Kur'an-ı Kerim ve Türkçe Meali Sayfa 226
38. Gemiyi yapıyordu. Kavminin ileri gelenleri kendisine her uğradığında onunla alay ediyordu. Dedi ki: “Eğer bizimle alay ederseniz, alay ettiğiniz gibi biz de sizlerle alay edeceğiz.” dedi.
39. “Artık kendisini rezil edecek azabın kime gelip çatacağını ve kalıcı azabın da kimin başına ineceğini yakında bileceksiniz.”
40. Nihayet emrimiz gelip de tandır feveran ettiğinde dedik ki: “Her birinden iki çift ve –aleyhinde söz geçmiş olanlar hariç aileni ve iman edenleri ona yükle.” Zaten onunla birlikte ancak çok az kimse iman etmişti.
41. Dedi ki: “Binin içerisine!

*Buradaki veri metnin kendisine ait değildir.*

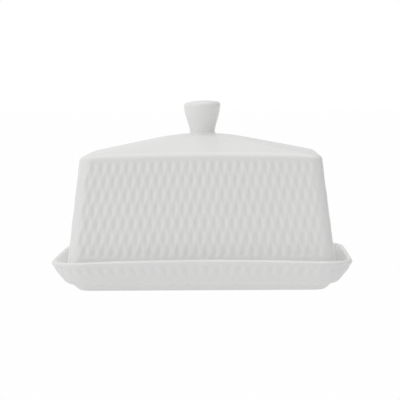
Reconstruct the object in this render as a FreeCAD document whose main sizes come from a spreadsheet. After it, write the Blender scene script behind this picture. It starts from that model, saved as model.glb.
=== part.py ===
"""Covered butter dish in glazed porcelain: a footed tray, a lift-off cover and the cover's knob.

Frame: millimetres, +Z up, +X along the dish's length. The origin is under the centre of the tray,
on the plane that its foot stands on.
"""
import FreeCAD, Part
import math
import os
import Sketcher

DIMENSIONS = (
    # Tray. Every outline of it is the rim's outline, moved inwards by that outline's inset.
    ("rim_length", 190.0, "tray length over the rim, along X"),
    ("rim_width", 117.5, "tray width over the rim, along Y"),
    ("rim_height", 20.2, "top of the tray's rim"),
    ("rim_corner", 21.0, "plan radius of the rim's corners"),
    ("rim_round", 1.3, "rounding of the rim's two top edges"),
    ("rim_wall", 3.3, "thickness of the tray's wall at the rim"),
    ("shoulder_height", 17.6, "height where the flare turns upright"),
    ("bowl_height", 13.0, "height of the flare's middle outline"),
    ("bowl_inset", 2.2, "inset of the flare's middle outline"),
    ("belly_height", 6.0, "height where the flare starts"),
    ("belly_inset", 8.4, "inset where the flare starts"),
    ("foot_height", 4.8, "height of the foot ring"),
    ("foot_top_inset", 12.6, "inset of the foot where it joins the underside"),
    ("foot_inset", 16.8, "inset of the foot where it stands"),
    ("foot_corner", 8.0, "plan radius of the foot's corners"),
    ("foot_wall", 4.2, "width of the foot ring"),
    ("recess_height", 5.4, "depth of the hollow inside the foot ring"),
    ("floor_height", 10.5, "height of the tray's flat floor"),
    ("floor_inset", 8.0, "inset of the floor's edge"),
    ("well_height", 18.0, "height where the inner wall turns upright"),
    # Cover.
    ("seat_gap", 0.2, "space under the cover's edge where it sits on the floor"),
    ("base_length", 171.2, "cover length at its lower edge"),
    ("base_width", 98.7, "cover width at its lower edge"),
    ("eave_length", 153.1, "cover length at the top of the walls"),
    ("eave_width", 80.6, "cover width at the top of the walls"),
    ("eave_height", 86.0, "height where the rounded eave turns into the roof"),
    ("cover_corner", 6.7, "plan radius of the cover's upright corners"),
    ("cover_wall", 4.0, "thickness of the cover's walls and roof"),
    ("eave_round", 2.2, "rounding of the edge between wall and roof"),
    ("base_round", 0.8, "bevel of the cover's lower outer edge"),
    ("peak_length", 32.8, "length of the flat at the top of the roof"),
    ("peak_width", 17.6, "width of the flat at the top of the roof"),
    ("peak_height", 97.6, "top of the roof, where the knob stands"),
    # Knob.
    ("neck_radius", 8.2, "radius of the knob where it meets the roof"),
    ("neck_height", 2.4, "height of the straight neck"),
    ("knob_radius", 11.9, "radius of the knob at the top of its cone"),
    ("knob_height", 21.5, "height of the knob above the roof"),
    ("knob_edge", 2.4, "rounding of the knob's top edge"),
    ("crown_radius", 50.0, "radius of the knob's gently domed top"),
)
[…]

Onun yüzmesi de, demir atması da Allah’ın adıyladır. Şüphesiz benim Rabbim elbette ki Ğafûr’dur, Rahîm’dir.”
42. O, içindekilerle beraber dağlar gibi dalgalar arasından akıp giderken Nuh, bir kenara çekilmiş olan oğluna seslendi: “Ey oğlum, bizimle birlikte bin ve kâfirlerle birlikte olma.”

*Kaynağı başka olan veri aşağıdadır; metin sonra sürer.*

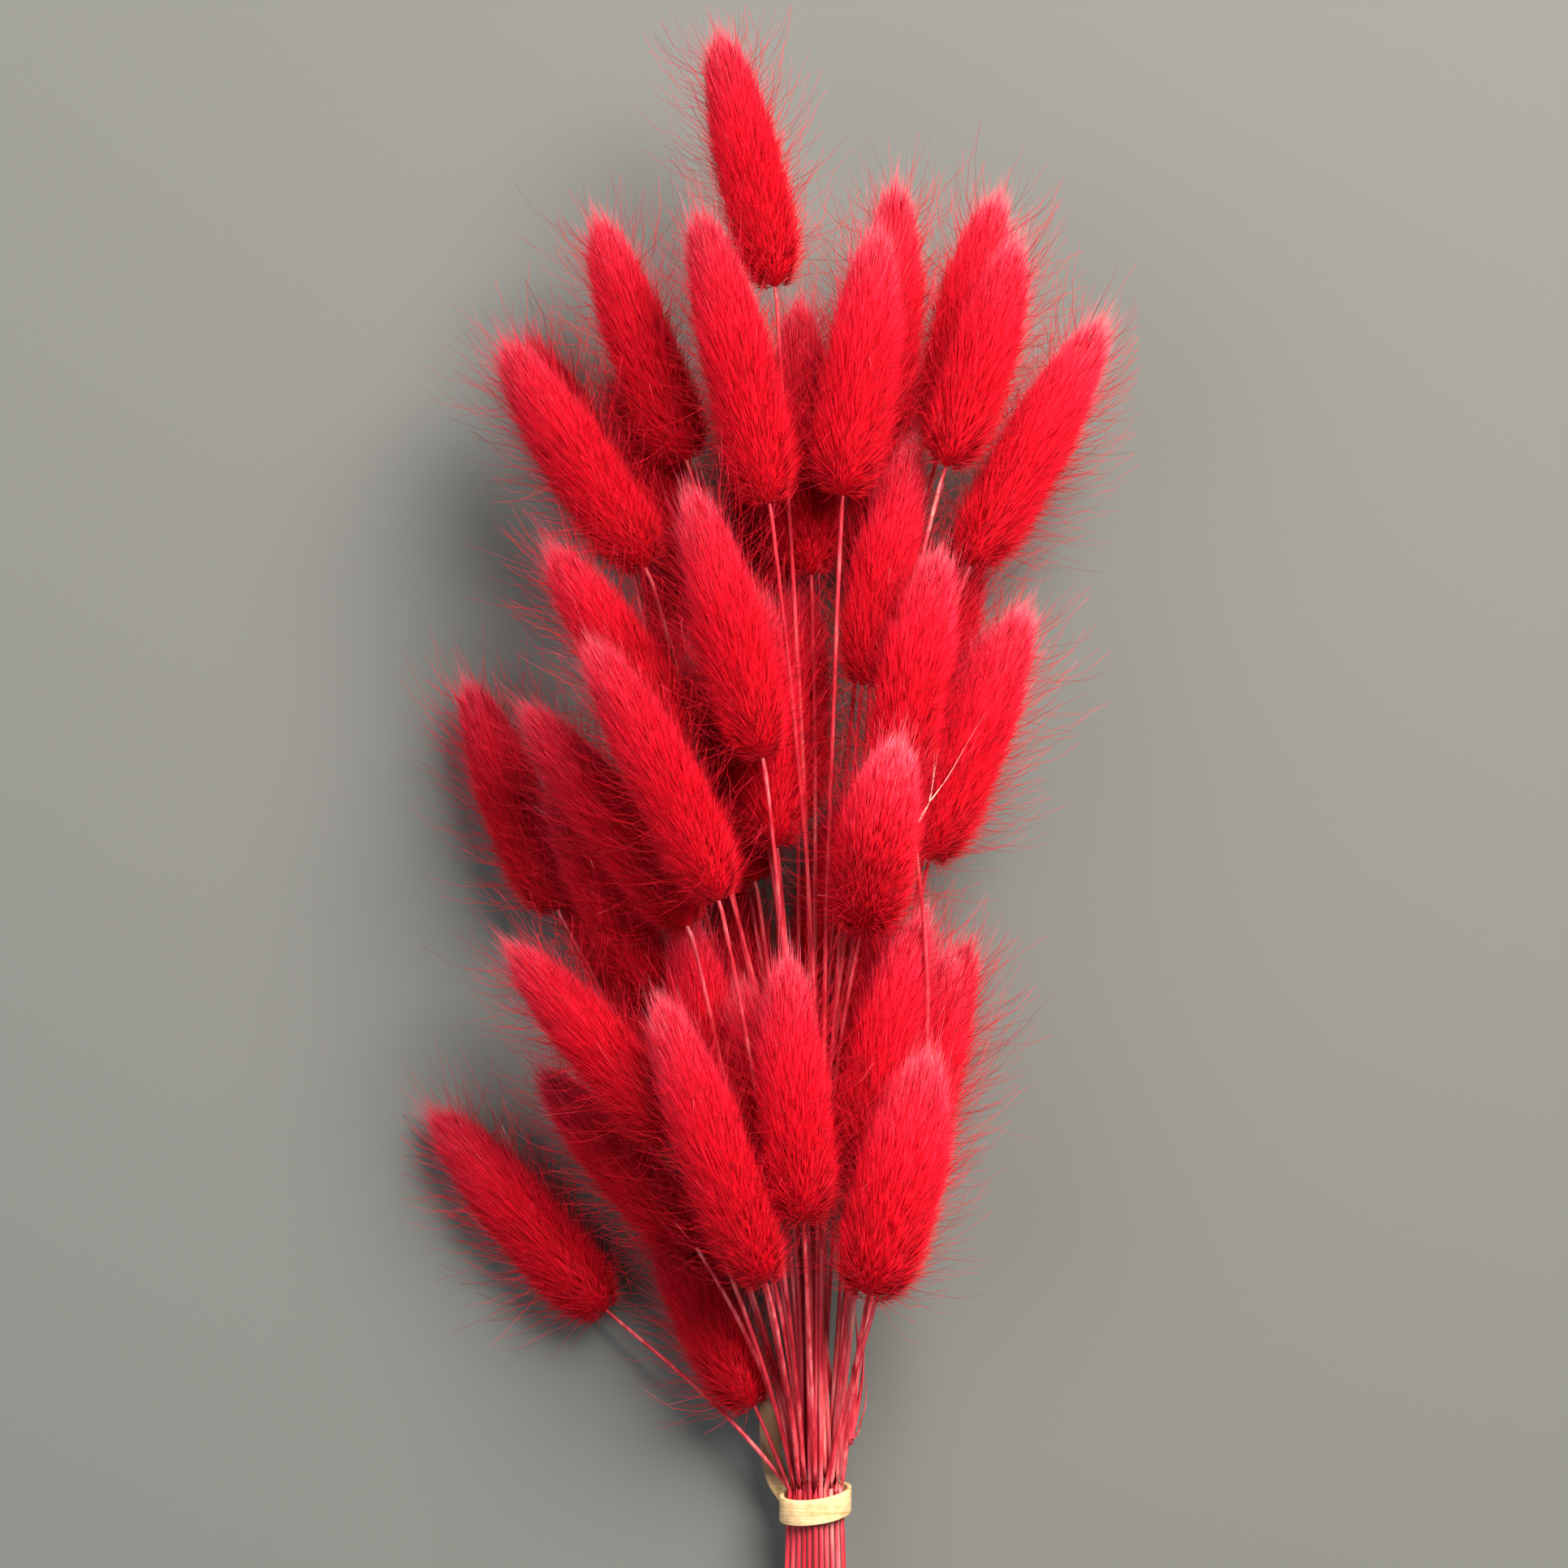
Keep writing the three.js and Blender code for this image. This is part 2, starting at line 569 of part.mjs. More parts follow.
function awnGeometry() {
  const outline = new THREE.Shape();
  outline.absarc(0, 0, AWN_DIAMETER / 2, 0, Math.PI * 2);
  const [main, branch] = awnCurves().map((curve) => {
    return new THREE.ExtrudeGeometry(outline, { steps: 10, extrudePath: curve, curveSegments: 4 });
  });
  return geometryOf(solidOf(main).add(solidOf(branch)));
}

// ---- Assembly ----

function pieceOf(name, geometry, colour, roughness) {
  const material = new THREE.MeshStandardMaterial({ color: colour, roughness, metalness: 0 });
  const mesh = new THREE.Mesh(geometry, material);
  mesh.name = name;
  return mesh;
}

// A fixed piece that the stalks settle round: a chain of points with one radius.
function obstacle(curve, radius, offset = 0) {
  const points = curve.getSpacedPoints(12);
  points.forEach((point) => point.addScaledVector(rightward, offset));
  return {
    points,
    radii: points.map(() => radius),
    weights: points.map(() => 0),
    homes: points,
    headStart: 0,
  };
}

const bunch = new THREE.Group();
const held = assignPlaces(TAILS);
const stalks = TAILS.map((tail, index) => layStalk(tail, held.get(tail), index));
const obstacles = [
  ...[-0.35, 0, 0.35].map((share) => obstacle(loopCurve(), BAND_THICKNESS, share * LOOP_WIDTH)),
  ...[-0.25, 0.25].map((share) => obstacle(sheathCurve(), SHEATH_WIDTH / 4, share * SHEATH_WIDTH)),
  ...awnCurves().map((curve) => obstacle(curve, AWN_DIAMETER / 2)),
];
settle(stalks, obstacles);
stalks.forEach((stalk, index) => {
  const name = `bunny_tail_${String(index + 1).padStart(2, '0')}`;
  bunch.add(pieceOf(name, stalkGeometry(stalk), COLOURS.tail, 0.9));
});
bunch.add(pieceOf('rubber_band', bandGeometry(), COLOURS.rubber, 0.6));
bunch.add(pieceOf('dried_leaf_sheath', sheathGeometry(), COLOURS.sheath, 0.8));
bunch.add(pieceOf('broken_awn', awnGeometry(), COLOURS.awn, 0.7));

// The origin lies at the middle of the bundle's box, on the table.
const box = new THREE.Box3().setFromObject(bunch);
const middle = box.getCenter(new THREE.Vector3());
bunch.position.set(-middle.x, -middle.y, -box.min.z);

export default bunch;
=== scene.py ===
# %% [markdown]
# # A bundle of dyed bunny tail grass
# The bundle is forty-eight dried stalks of bunny tail grass, dyed crimson and gathered by a
# flat rubber band. Each stalk is a thin straw that ends in a soft oval head of fine hairs.
# The frame that is loaded here holds a plain solid for every stalk. This lesson grows fur
# and straw along those solids, one tail at a time, so every tail keeps its place.

import math

import bmesh
import bpy
import numpy as np
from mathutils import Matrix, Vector


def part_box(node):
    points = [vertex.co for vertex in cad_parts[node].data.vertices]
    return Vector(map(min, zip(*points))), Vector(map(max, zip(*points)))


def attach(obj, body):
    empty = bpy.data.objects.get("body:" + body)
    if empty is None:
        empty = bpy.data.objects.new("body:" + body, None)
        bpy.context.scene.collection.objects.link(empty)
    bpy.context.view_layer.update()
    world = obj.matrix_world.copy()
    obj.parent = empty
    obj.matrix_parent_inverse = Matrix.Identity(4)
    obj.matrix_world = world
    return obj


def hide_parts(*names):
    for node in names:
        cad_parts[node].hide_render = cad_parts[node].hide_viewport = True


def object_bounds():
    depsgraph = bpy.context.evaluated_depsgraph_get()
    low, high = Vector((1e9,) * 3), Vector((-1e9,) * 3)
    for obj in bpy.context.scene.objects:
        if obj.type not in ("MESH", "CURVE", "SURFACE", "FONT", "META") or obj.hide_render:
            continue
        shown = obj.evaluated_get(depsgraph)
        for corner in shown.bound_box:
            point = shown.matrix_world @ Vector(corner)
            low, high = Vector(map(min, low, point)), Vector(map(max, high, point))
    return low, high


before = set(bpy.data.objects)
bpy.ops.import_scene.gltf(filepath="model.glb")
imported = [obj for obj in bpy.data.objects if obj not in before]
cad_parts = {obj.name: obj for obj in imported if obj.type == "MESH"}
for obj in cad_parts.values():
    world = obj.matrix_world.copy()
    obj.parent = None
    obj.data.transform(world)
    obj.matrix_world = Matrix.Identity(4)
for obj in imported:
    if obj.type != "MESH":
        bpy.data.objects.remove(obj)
cad_low, cad_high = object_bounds()
MM = 0.001
TAILS = sorted(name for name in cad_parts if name.startswith("bunny_tail"))
print(len(TAILS), "tails, and a box of", [round(side / MM, 1) for side in cad_high - cad_low])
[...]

43. Dedi ki: “Ben bir dağa sığınacağım, o beni sudan korur.” Dedi ki: “Bugün –rahmet ettiği kimselerden başka Allah’ın emrinden kurtaracak hiçbir koruyucu yoktur.” Derken ikisinin arasına dalgalar girdi, böylece o da suda boğulanlardan oldu.

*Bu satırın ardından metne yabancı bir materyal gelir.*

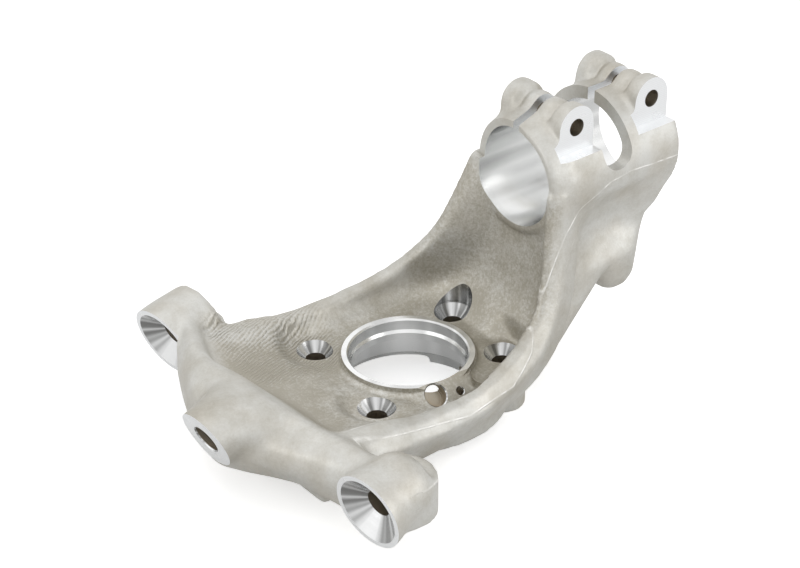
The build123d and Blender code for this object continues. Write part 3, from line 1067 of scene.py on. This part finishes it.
def forged_skin(tone_group, rows_group):
    """Blasted skin of the forging, with a painted highlight along its parting line, painted shade in the
    channel, and the cutter rows.
    """
    mat, tree, shader = metal("forged_skin", 0.4)
    place = node(tree, "ShaderNodeTexCoord").outputs["Object"]
    cusps = attribute(tree, "cusps")
    # mask of the painted highlight along the parting line, broken up by noise
    line = remap(tree, maths(tree, "ABSOLUTE", attribute(tree, "parting")), LINE_EDGE, (1.0, 0.0))
    wander = remap(tree, noise(tree, place, scale=140, detail=2), (0.4, 0.6), (0.25, 1.0))
    line = maths(tree, "MULTIPLY", line, wander, clamp=True)
    rows = node(tree, "ShaderNodeGroup", node_tree=rows_group)
    tree.links.new(place, rows.inputs["Place"])
    tree.links.new(cusps, rows.inputs["Amount"])
    relief = rows.outputs["Height"]
    # painted shade: the channel's shade, deepened along the cutter rows' relief and lifted over their
    # patch
    dark = maths(tree, "ADD", attribute(tree, "hollow"), maths(tree, "MULTIPLY", relief, ROWS_SHADE))
    dark = maths(tree, "SUBTRACT", dark, maths(tree, "MULTIPLY", cusps, ROWS_SHADE_LIFT))
    tone = node(tree, "ShaderNodeGroup", node_tree=tone_group)
    for label, source in (("Place", place), ("Line", line), ("Hollow_Shade", dark)):
        tree.links.new(source, tone.inputs[label])
    height = maths(tree, "ADD", tone.outputs["Height"], maths(tree, "MULTIPLY", relief, ROWS_HEIGHT))
    height = maths(tree, "ADD", height, maths(tree, "MULTIPLY", line, LINE_HEIGHT))
    tree.links.new(tone.outputs["Colour"], shader.inputs["Base Color"])
    tree.links.new(tone.outputs["Roughness"], shader.inputs["Roughness"])
    bumped(tree, shader, height, FORGED_DEPTH)
    return mat


def lathe_metal(name, lathe_group, light, shade_colour, anisotropy):
    """Bright turned metal, with painted reflections as light and dark bands round its axis."""
    mat, tree, shader = metal(name, 0.2)
    marks = node(tree, "ShaderNodeGroup", {"Pitch": LATHE_PITCH}, node_tree=lathe_group)
    tree.links.new(own_uv(tree), marks.inputs["Turn"])
    # painted reflections: light and dark bands round the axis
    shade = remap(tree, marks.outputs["Streak"], (0.44, 0.64), (0.0, 1.0))
    tree.links.new(mixed(tree, shade, light, shade_colour), shader.inputs["Base Color"])
    tree.links.new(maths(tree, "ADD", marks.outputs["Roughness"], 0.17), shader.inputs["Roughness"])
    around = node(tree, "ShaderNodeTangent", direction_type="UV_MAP", uv_map="UVMap")
    shader.inputs["Anisotropic"].default_value = anisotropy
    tree.links.new(around.outputs["Tangent"], shader.inputs["Tangent"])
    bumped(tree, shader, marks.outputs["Height"], LATHE_DEPTH)
    return mat


def milled_metal(mill_group):
    """Flat milled metal with the arcs of its cutter."""
    mat, tree, shader = metal("milled_metal", 0.3)
    marks = node(tree, "ShaderNodeGroup", node_tree=mill_group)
    tree.links.new(own_uv(tree), marks.inputs["Place"])
    tone = mixed(tree, marks.outputs["Height"], MILLED_COLOUR, MILLED_SHADE)
    tree.links.new(tone, shader.inputs["Base Color"])
    tree.links.new(maths(tree, "ADD", marks.outputs["Roughness"], 0.26), shader.inputs["Roughness"])
    bumped(tree, shader, marks.outputs["Height"], MILL_DEPTH)
    return mat


def drilled_metal(lathe_group):
    """Dull wall of a drilled hole, painted dark as the shade inside the hole, with darker bands of painted
    reflection.
    """
    mat, tree, shader = metal("drilled_metal", 0.45)
    marks = node(tree, "ShaderNodeGroup", {"Pitch": DRILL_PITCH}, node_tree=lathe_group)
    tree.links.new(own_uv(tree), marks.inputs["Turn"])
    shade = remap(tree, marks.outputs["Streak"], (0.35, 0.65), (0.0, 0.6))
    tree.links.new(mixed(tree, shade, DRILLED_SHADE, FORGED_DARK_AND_SHADE), shader.inputs["Base Color"])
    bumped(tree, shader, marks.outputs["Height"], DRILL_DEPTH)
    return mat


def finishes():
    """The materials of the knuckle, in the order of its slots."""
    lathe_group = lathe_marks()
    return [
        forged_skin(forged_tone(), cutter_rows()),
        lathe_metal("turned_metal", lathe_group, TURNED_COLOUR, TURNED_SHADE, anisotropy=0.6),
        lathe_metal("bored_metal", lathe_group, BORED_COLOUR, BORED_SHADE, anisotropy=0.4),
        milled_metal(mill_marks()),
        drilled_metal(lathe_group),
    ]


def studio_ground():
    """A matte ground that still takes the shadow; the camera sees it lifted towards plain white."""
    mat = bpy.data.materials.new("studio_floor")
    mat.use_nodes = True
    tree = mat.node_tree
    shader = tree.nodes["Principled BSDF"]
    shader.inputs["Base Color"].default_value = (*GROUND_COLOUR, 1)
    shader.inputs["Roughness"].default_value = 0.9
    shader.inputs["Specular IOR Level"].default_value = 0.1
    shader.inputs["Emission Color"].default_value = WHITE
    ray = node(tree, "ShaderNodeLightPath")
    glow = maths(tree, "MULTIPLY", ray.outputs["Is Camera Ray"], GROUND_LIFT)
    tree.links.new(glow, shader.inputs["Emission Strength"])
    return mat


def panel(name, spot, side, watts):
    """A soft square lamp turned to the part, its place and side in millimetres."""
    data = bpy.data.lights.new(name, "AREA")
    data.shape = "RECTANGLE"
    data.size = side * MM
    data.size_y = side * MM
    data.energy = watts
    lamp = bpy.data.objects.new(name, data)
    lamp.location = Vector(spot) * MM
    lamp.rotation_euler = (Vector(spot) - Vector(LAMP_AIM)).to_track_quat("Z", "Y").to_euler()
    bpy.context.scene.collection.objects.link(lamp)


def white_light(tree, strength):
    """Plain white background light."""
    return node(tree, "ShaderNodeBackground", {"Color": WHITE, "Strength": strength}).outputs[0]


def surroundings():
    """Soft light on the part, and plain white where the camera or a reflection looks past it."""
    world = bpy.data.worlds.new("studio")
    bpy.context.scene.world = world
    world.use_nodes = True
    tree = world.node_tree
    tree.nodes.clear()
    ray = node(tree, "ShaderNodeLightPath")
    looking = maths(tree, "ADD", ray.outputs["Is Camera Ray"], ray.outputs["Is Glossy Ray"])
    looking = maths(tree, "ADD", looking, ray.outputs["Is Transmission Ray"], clamp=True)
    pick = node(tree, "ShaderNodeMixShader")
    sources = (looking, white_light(tree, SOFT_LIGHT), white_light(tree, PLAIN_LIGHT))
    for socket, source in zip(pick.inputs, sources):
        tree.links.new(source, socket)
    tree.links.new(pick.outputs[0], node(tree, "ShaderNodeOutputWorld").inputs["Surface"])


def photo_camera():
    """The camera of the photograph."""
    lens = bpy.data.cameras.new("camera")
    lens.lens = CAMERA_LENS
    lens.sensor_width = CAMERA_FILM
    lens.clip_start = CAMERA_NEAR
    lens.clip_end = CAMERA_FAR
    camera = bpy.data.objects.new("camera", lens)
    camera.location = CAMERA_PLACE
    camera.rotation_euler = Euler([radians(turn) for turn in CAMERA_TURNS])
    bpy.context.scene.collection.objects.link(camera)
    bpy.context.scene.camera = camera


# knuckle
knuckle = forging()
knuckle.data.uv_layers.new(name="UVMap")
for finish_metal in finishes():
    knuckle.data.materials.append(finish_metal)
machine(knuckle)
crisp(knuckle)
marked(knuckle, "hollow", hollow_shade_of)
marked(knuckle, "cusps", cusps_of)
marked(knuckle, "parting", above_parting)
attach(knuckle, "root")
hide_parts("knuckle")

# studio
ground = bmesh.new()
bmesh.ops.create_grid(ground, x_segments=1, y_segments=1, size=GROUND_SIZE)
floor = as_object("floor", ground)
floor.data.materials.append(studio_ground())
for lamp_values in LAMPS:
    panel(*lamp_values)
surroundings()
photo_camera()
bpy.context.scene.view_settings.view_transform = "Standard"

44. Denildi ki: “Ey yer, suyunu yut ve ey gök, sen de tut.” Su çekildi, iş bitiriliverdi. Ve Cudi üzerinde durdu. Zalimler topluluğuna da: “Uzak olsunlar.” denildi.
45. Nuh, Rabbine seslendi. Dedi ki: “Rabbim, şüphesiz benim oğlum ailemdendir ve senin va’din de doğrusu haktır. Sen hakimlerin hakimisin.”